Based on the demonstration at Dreamforce, it seems Siri and Alexa can’t complete some tasks as well as Omega’s voice assistant.

To be clear, Google’s Voice Assistant recently made a big leap. In June, that Voice Assistant’s impressive demo demonstrated a knack for making reservations. But Omega goes one small step further: If the restaurant can’t accommodate a user at a certain time, the voice assistant will actually place the restaurant on hold and briefly call the user back for additional information to potentially make the booking happen. It’s not much more than what Google’s Voice Assistant is capable of, but it’s a nice touch given the unpredictability of human conversation.

Meanwhile, Siri can’t retrieve the news as well as Omega can — and Alexa can’t book a restaurant reservation on your behalf at all (at least not yet).
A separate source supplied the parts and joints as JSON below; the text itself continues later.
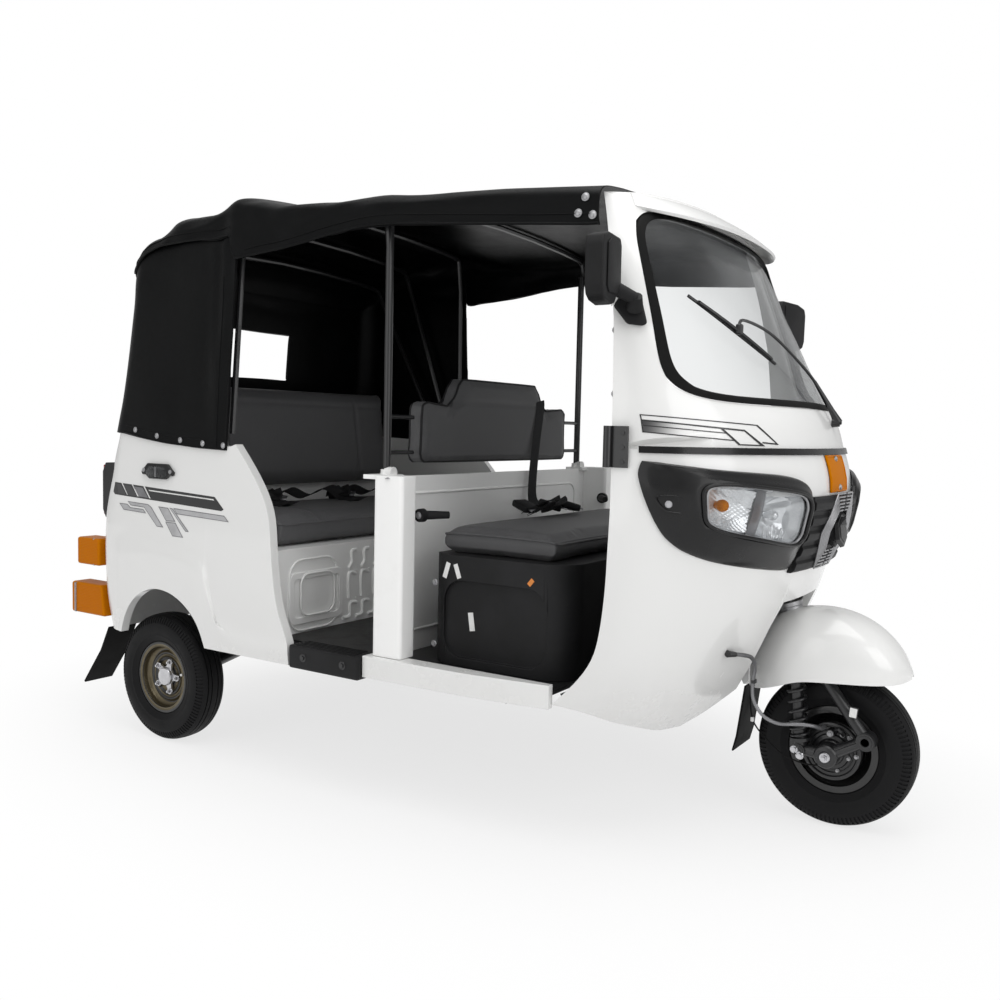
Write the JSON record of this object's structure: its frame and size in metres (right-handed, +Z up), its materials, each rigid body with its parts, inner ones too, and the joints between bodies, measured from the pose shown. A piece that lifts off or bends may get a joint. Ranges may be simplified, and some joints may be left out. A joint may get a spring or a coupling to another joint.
{
  "type": "auto rickshaw",
  "caption": "Three-wheeled passenger taxi with open sides, folding fabric roof, bench seats, curved windscreen and handlebar steering on a trailing-link fork.",
  "frame": {"origin": "on the ground at the middle of the footprint box", "axes": "+X forward along the vehicle's length, +Y to its left, +Z up"},
  "size_m": [2.645, 1.493, 1.74],
  "materials": {
    "white_paint": "gloss",
    "black_steel": "satin",
    "engine_metal": "matte",
    "black_vinyl": "satin",
    "seat_vinyl": "satin",
    "webbing": "matte",
    "black_rubber": "matte",
    "black_plastic": "satin",
    "glass": "gloss",
    "lamp_glass": "gloss",
    "amber": "gloss",
    "sheathing": "satin",
    "tyre_rubber": "matte",
    "rim_black": "satin",
    "rim_steel": "satin"
  },
  "bodies": {
    "body": {"chassis_frame": "black_steel", "floor_pan": "black_steel", "floor_mats": "black_rubber", "toe_board": "black_steel", "sills": "white_paint", "steps": "black_plastic", "quarters": "white_paint", "rear_panel": "white_paint", "hatch_hinges": "black_steel", "engine_block": "engine_metal", "bulkhead": "white_paint", "partition": "white_paint", "rear_cushion": "seat_vinyl", "rear_backrest": "seat_vinyl", "seat_base": "black_steel", "front_cushion": "seat_vinyl", "front_backrest": "seat_vinyl", "seat_belts": "webbing", "hood_frame": "black_steel", "hood_roof": "black_vinyl", "hood_curtain": "black_vinyl", "cowl": "white_paint", "screen_surround": "white_paint", "windscreen": "glass", "screen_seal": "black_rubber", "trim_strip": "black_plastic", "lamp_bezels": "black_plastic", "headlamps": "lamp_glass", "nose_grille": "black_plastic", "front_plate": "amber", "door_hinges": "black_steel", "wiper": "black_plastic", "mirrors": "black_plastic", "dashboard": "black_plastic", "tail_lamps": "black_plastic", "marker_lamps": "amber", "rear_flaps": "black_rubber", "rear_arms": "black_steel", "brake_conduit": "sheathing"},
    "steering": {"fork": "black_steel", "front_link": "black_steel", "front_fender": "white_paint", "front_flap": "black_rubber"},
    "front_wheel": {"front_tyre": "tyre_rubber", "front_rim": "rim_black"},
    "left_wheel": {"left_tyre": "tyre_rubber", "left_rim": "rim_steel"},
    "right_wheel": {"right_tyre": "tyre_rubber", "right_rim": "rim_steel"},
    "hatch": {"hatch": "white_paint"}
  },
  "joints": [
    {"name": "steering_turn", "type": "hinge", "parent": "body", "child": "steering", "pos_m": [0.9665, 0, 0.59], "axis": [-0.309, 0, 0.9511], "range_deg": [-40, 40], "deforming": ["brake_conduit"]},
    {"name": "front_wheel_spin", "type": "hinge", "parent": "steering", "child": "front_wheel", "pos_m": [1.1165, 0, 0.206], "axis": [0, 1, 0], "continuous": true},
    {"name": "left_wheel_spin", "type": "hinge", "parent": "body", "child": "left_wheel", "pos_m": [-0.8685, 0.575, 0.206], "axis": [0, 1, 0], "continuous": true},
    {"name": "right_wheel_spin", "type": "hinge", "parent": "body", "child": "right_wheel", "pos_m": [-0.8685, -0.575, 0.206], "axis": [0, 1, 0], "continuous": true},
    {"name": "hatch_hinge", "type": "hinge", "parent": "body", "child": "hatch", "pos_m": [-1.16754, 0, 0.804], "axis": [0, 1, 0], "range_deg": [0, 80]}
  ]
}
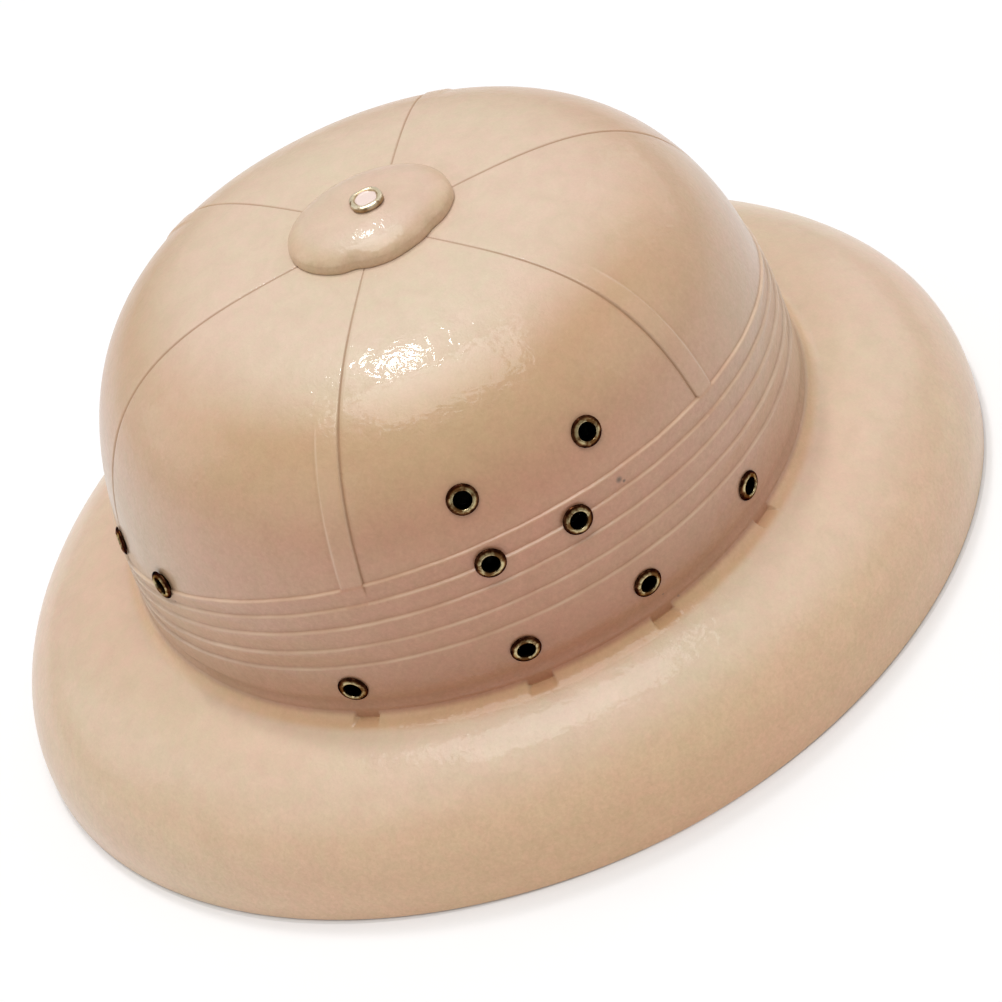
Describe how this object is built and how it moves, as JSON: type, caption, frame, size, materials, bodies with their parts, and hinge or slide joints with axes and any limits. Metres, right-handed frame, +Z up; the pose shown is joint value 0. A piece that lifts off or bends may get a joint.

“Alexa, I don’t wanna doo-doo on her sandwich or anything,” Will.i.am explains. “The work that they’re [Amazon] doing is great because it’s educating folks, and I’m just echoing the pain points people feel. I’m not saying anything about the product. I think what they’re doing is great, and thank the Lord, somebody is doing it in a way where you’re excited about voice. But we all feel those pain points. We all feel like, ‘Ugh,’ with the limitations of the systems, what they do and the obvious things you wished they did. And that’s what we’ve built.”

It’s easy for some of the tech press to write off Will.i.am, best known for his work with the Black Eyed Peas. Several of his earlier tech efforts haven’t gone over well, including the heavily-criticized Puls smartwatch in 2015 and a “smart cuff” called The Dial which was better received two years later but didn’t exactly fly off shelves. But with over $123 million in venture-backed capital from investors like Salesforce Ventures, his Los Angeles-based startup, i.am+, certainly has the financial wherewithal to experiment in tech.

The startup has also made some seemingly sensible moves, including the acquisition of Wink, which develops a smart home app that ties together different internet-connected devices in the home.

“I’m not worried about what people might think of my attempts and my failures,” Will.i.am says of the criticism. “I’m the kind of person that gets up, like what the f…? What did I trip on? All right, cool. Note to self: there is a rope on the rug, hop over it next time.”

It’s unclear how Omega will fare in a competitive market, but the musician and entrepreneur emphasizes i.am+ is all-in: The startup plans to eventually roll out a new version of its sold-out Bluetooth Buttons earbuds with the Omega voice assistant built-in.

But if anything, Will.i.am has proven that advancements in voice don’t always have to come from the tech giants.